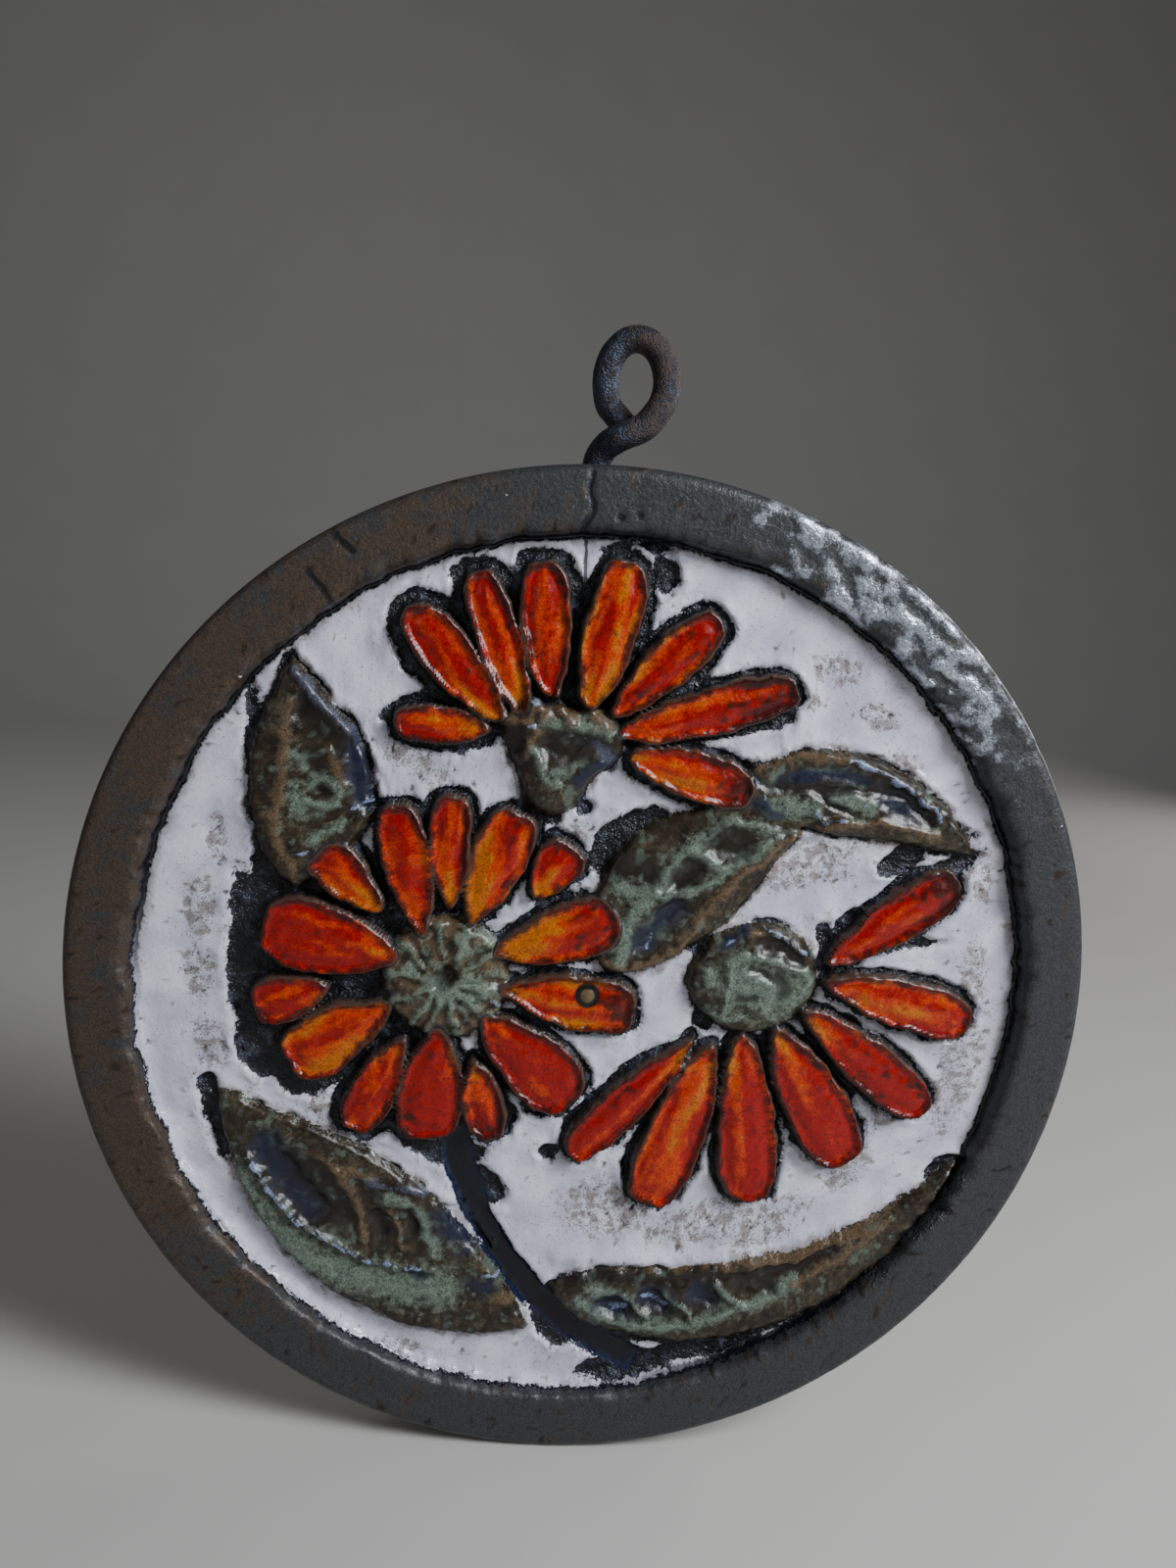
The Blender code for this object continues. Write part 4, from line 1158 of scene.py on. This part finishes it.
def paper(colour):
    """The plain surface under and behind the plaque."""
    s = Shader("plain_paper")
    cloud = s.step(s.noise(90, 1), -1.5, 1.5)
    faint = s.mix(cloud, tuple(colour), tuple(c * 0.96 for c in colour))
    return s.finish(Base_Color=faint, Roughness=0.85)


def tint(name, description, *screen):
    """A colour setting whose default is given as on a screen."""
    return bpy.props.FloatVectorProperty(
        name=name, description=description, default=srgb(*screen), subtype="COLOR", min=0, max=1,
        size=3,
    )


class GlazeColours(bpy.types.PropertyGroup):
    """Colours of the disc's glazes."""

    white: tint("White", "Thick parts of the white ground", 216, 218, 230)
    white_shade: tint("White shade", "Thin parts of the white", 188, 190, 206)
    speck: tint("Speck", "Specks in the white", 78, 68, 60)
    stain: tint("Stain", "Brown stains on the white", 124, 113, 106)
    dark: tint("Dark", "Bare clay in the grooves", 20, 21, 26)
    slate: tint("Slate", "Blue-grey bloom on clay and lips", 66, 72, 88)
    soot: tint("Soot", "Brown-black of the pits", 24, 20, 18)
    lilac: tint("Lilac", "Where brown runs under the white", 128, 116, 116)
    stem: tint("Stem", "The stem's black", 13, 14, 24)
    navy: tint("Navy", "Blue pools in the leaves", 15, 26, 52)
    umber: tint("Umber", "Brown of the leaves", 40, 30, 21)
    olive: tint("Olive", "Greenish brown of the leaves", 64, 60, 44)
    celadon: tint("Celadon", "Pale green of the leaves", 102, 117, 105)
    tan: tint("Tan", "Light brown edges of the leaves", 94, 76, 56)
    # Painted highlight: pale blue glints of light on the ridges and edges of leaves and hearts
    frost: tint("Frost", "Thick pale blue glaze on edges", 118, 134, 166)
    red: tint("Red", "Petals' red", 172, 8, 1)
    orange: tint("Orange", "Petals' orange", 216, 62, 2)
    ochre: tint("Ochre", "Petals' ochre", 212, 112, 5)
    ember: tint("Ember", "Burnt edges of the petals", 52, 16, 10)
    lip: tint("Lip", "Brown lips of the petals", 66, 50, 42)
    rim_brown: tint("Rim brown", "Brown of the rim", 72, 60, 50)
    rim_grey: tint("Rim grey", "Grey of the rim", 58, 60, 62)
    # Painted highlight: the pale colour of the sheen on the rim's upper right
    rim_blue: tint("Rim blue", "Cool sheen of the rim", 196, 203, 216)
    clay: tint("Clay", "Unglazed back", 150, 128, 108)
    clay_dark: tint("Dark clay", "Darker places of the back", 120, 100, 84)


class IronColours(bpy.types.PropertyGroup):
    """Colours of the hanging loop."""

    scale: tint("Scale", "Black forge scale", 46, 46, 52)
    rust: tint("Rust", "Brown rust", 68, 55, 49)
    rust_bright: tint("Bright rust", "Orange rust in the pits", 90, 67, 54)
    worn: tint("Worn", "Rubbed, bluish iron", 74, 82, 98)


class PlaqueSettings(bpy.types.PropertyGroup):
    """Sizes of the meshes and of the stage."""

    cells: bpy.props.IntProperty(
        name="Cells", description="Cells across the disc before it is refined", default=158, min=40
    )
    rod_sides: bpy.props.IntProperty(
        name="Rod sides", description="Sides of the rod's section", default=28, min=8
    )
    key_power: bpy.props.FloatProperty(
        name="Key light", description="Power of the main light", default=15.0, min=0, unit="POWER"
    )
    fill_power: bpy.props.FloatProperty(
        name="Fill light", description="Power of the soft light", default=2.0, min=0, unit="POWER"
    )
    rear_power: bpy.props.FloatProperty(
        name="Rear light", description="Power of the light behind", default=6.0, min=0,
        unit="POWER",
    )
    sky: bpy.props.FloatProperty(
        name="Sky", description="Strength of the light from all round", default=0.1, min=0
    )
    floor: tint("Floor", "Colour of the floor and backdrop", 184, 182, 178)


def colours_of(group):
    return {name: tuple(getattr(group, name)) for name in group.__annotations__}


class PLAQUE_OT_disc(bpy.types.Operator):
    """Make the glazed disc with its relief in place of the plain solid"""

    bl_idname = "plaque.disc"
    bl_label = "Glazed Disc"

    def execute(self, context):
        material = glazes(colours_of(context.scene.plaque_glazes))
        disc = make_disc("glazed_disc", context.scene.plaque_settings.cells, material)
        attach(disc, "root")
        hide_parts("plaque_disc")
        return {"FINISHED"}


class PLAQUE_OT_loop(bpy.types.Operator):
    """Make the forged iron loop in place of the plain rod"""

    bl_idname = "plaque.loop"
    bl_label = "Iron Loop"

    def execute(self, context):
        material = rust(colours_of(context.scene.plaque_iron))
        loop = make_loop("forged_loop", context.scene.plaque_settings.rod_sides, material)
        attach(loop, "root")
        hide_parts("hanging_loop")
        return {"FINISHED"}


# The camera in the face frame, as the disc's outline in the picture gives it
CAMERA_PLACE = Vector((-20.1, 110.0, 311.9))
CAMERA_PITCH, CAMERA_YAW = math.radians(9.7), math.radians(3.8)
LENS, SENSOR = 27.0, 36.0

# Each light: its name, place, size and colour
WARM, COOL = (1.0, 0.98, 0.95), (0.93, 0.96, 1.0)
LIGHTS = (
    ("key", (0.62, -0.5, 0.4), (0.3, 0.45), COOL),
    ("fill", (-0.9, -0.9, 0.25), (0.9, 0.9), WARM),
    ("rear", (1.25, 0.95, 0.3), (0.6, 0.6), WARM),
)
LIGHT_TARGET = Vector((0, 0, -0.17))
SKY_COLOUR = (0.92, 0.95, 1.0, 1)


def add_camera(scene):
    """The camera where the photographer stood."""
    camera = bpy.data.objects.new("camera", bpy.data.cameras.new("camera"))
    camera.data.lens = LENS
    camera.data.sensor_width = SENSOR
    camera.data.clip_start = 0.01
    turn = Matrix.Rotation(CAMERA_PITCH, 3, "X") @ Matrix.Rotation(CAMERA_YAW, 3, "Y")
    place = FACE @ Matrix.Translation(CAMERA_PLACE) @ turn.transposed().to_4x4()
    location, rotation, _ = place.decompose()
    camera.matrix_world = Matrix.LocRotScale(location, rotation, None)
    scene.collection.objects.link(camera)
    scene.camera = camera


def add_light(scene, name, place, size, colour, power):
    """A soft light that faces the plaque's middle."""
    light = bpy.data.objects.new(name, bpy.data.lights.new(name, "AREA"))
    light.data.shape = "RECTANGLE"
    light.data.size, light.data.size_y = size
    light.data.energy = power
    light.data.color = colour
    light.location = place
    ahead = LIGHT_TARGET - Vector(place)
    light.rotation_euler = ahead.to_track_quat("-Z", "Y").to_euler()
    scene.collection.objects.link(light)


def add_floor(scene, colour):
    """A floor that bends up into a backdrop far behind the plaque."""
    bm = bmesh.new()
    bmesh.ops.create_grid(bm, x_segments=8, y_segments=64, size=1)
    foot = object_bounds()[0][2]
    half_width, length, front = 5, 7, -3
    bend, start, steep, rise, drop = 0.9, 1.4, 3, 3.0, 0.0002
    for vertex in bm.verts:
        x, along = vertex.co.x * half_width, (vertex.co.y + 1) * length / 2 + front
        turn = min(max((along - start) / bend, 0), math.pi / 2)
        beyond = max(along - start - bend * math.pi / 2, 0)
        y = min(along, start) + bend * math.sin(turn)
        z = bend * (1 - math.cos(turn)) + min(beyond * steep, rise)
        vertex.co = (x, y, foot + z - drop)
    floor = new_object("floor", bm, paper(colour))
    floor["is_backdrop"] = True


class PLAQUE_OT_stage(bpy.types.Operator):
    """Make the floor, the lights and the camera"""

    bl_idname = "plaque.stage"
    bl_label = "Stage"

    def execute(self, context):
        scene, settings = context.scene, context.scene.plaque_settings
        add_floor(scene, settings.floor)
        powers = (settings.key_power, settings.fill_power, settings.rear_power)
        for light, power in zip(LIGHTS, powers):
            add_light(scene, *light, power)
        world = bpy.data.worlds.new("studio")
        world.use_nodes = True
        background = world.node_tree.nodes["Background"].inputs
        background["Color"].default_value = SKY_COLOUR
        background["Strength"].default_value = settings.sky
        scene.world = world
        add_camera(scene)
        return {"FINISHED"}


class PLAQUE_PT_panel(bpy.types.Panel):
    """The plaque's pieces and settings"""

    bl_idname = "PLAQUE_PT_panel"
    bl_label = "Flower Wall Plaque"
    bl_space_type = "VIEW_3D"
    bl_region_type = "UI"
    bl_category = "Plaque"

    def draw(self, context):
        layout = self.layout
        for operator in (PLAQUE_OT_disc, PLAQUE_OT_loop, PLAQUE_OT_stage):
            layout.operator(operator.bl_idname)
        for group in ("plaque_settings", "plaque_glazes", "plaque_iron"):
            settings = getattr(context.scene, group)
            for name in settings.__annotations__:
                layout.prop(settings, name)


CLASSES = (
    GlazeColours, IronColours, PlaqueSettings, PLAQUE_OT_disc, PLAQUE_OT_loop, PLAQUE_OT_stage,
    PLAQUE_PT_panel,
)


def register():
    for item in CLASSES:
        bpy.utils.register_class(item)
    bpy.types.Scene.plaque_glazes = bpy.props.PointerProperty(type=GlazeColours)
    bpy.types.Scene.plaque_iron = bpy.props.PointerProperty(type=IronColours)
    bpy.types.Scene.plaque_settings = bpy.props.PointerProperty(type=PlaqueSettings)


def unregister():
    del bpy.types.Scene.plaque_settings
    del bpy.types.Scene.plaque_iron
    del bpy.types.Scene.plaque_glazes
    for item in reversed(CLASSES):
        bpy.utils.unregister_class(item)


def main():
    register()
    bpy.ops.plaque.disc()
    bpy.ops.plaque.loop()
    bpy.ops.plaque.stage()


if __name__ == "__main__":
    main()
====
Using the material above, quote the first line and each line after it, stopping at and including the line that holds "of the disc's".

THE REPLY:
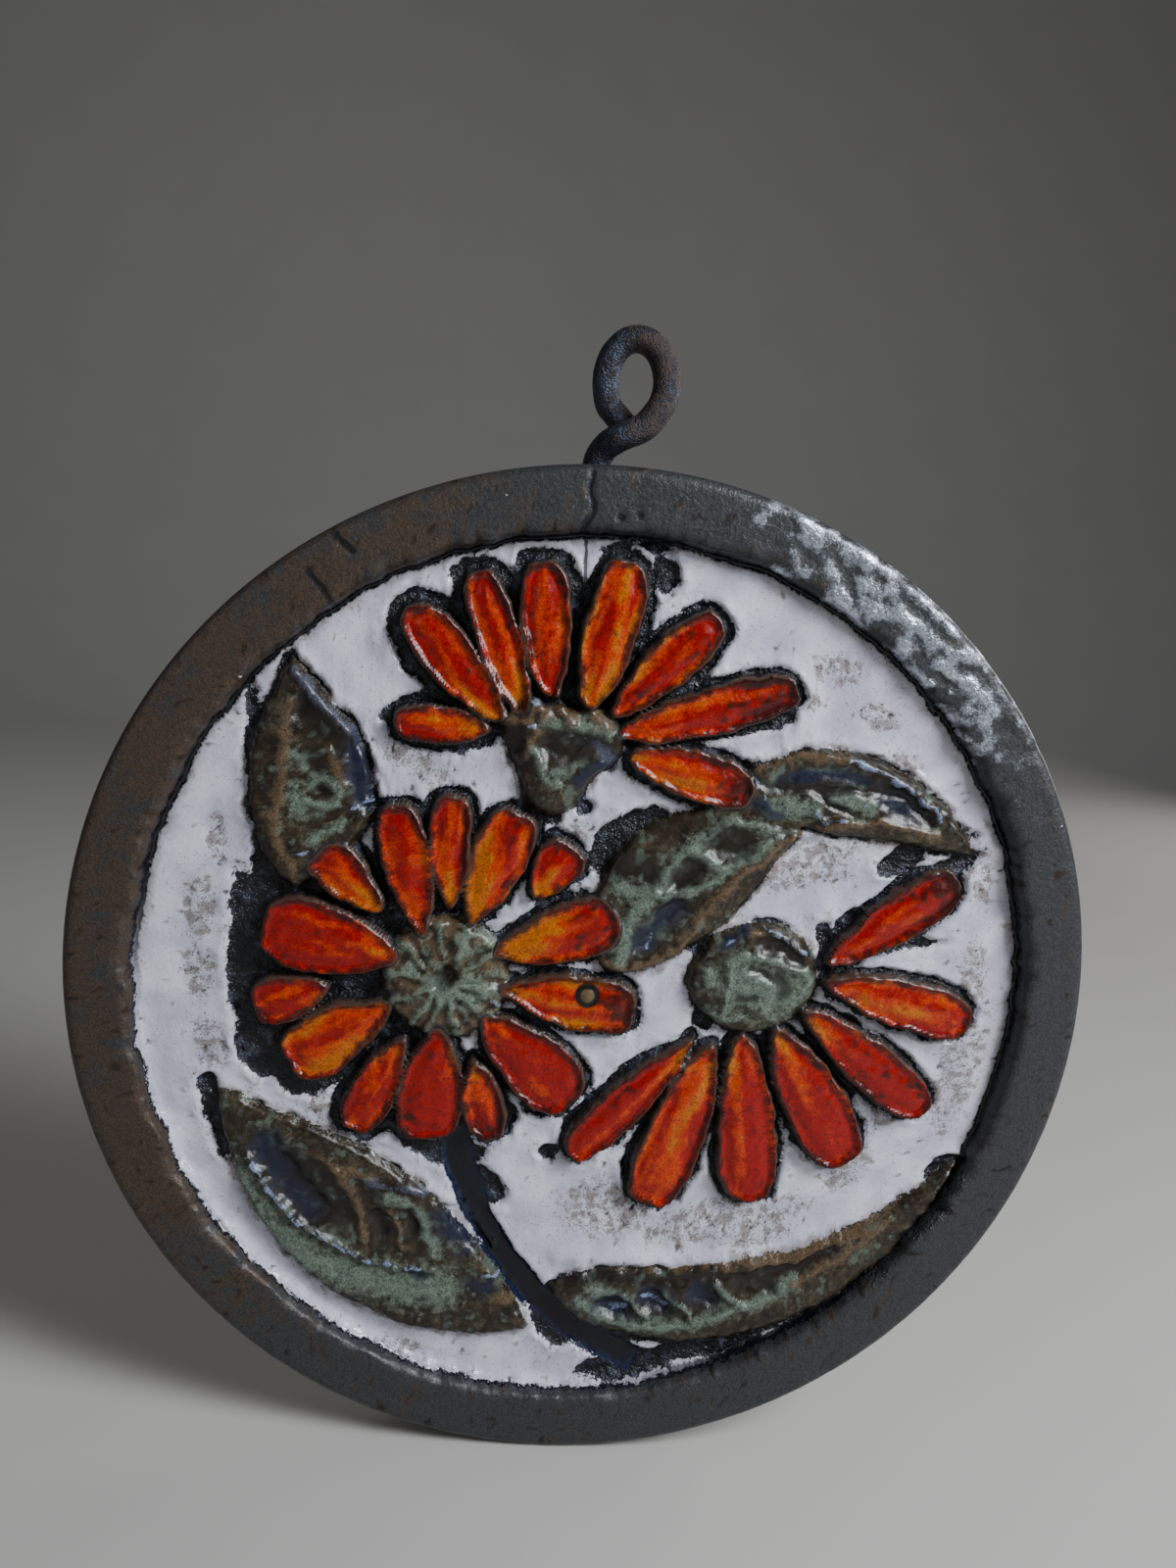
The Blender code for this object continues. Write part 4, from line 1158 of scene.py on. This part finishes it.
def paper(colour):
    """The plain surface under and behind the plaque."""
    s = Shader("plain_paper")
    cloud = s.step(s.noise(90, 1), -1.5, 1.5)
    faint = s.mix(cloud, tuple(colour), tuple(c * 0.96 for c in colour))
    return s.finish(Base_Color=faint, Roughness=0.85)


def tint(name, description, *screen):
    """A colour setting whose default is given as on a screen."""
    return bpy.props.FloatVectorProperty(
        name=name, description=description, default=srgb(*screen), subtype="COLOR", min=0, max=1,
        size=3,
    )


class GlazeColours(bpy.types.PropertyGroup):
    """Colours of the disc's glazes."""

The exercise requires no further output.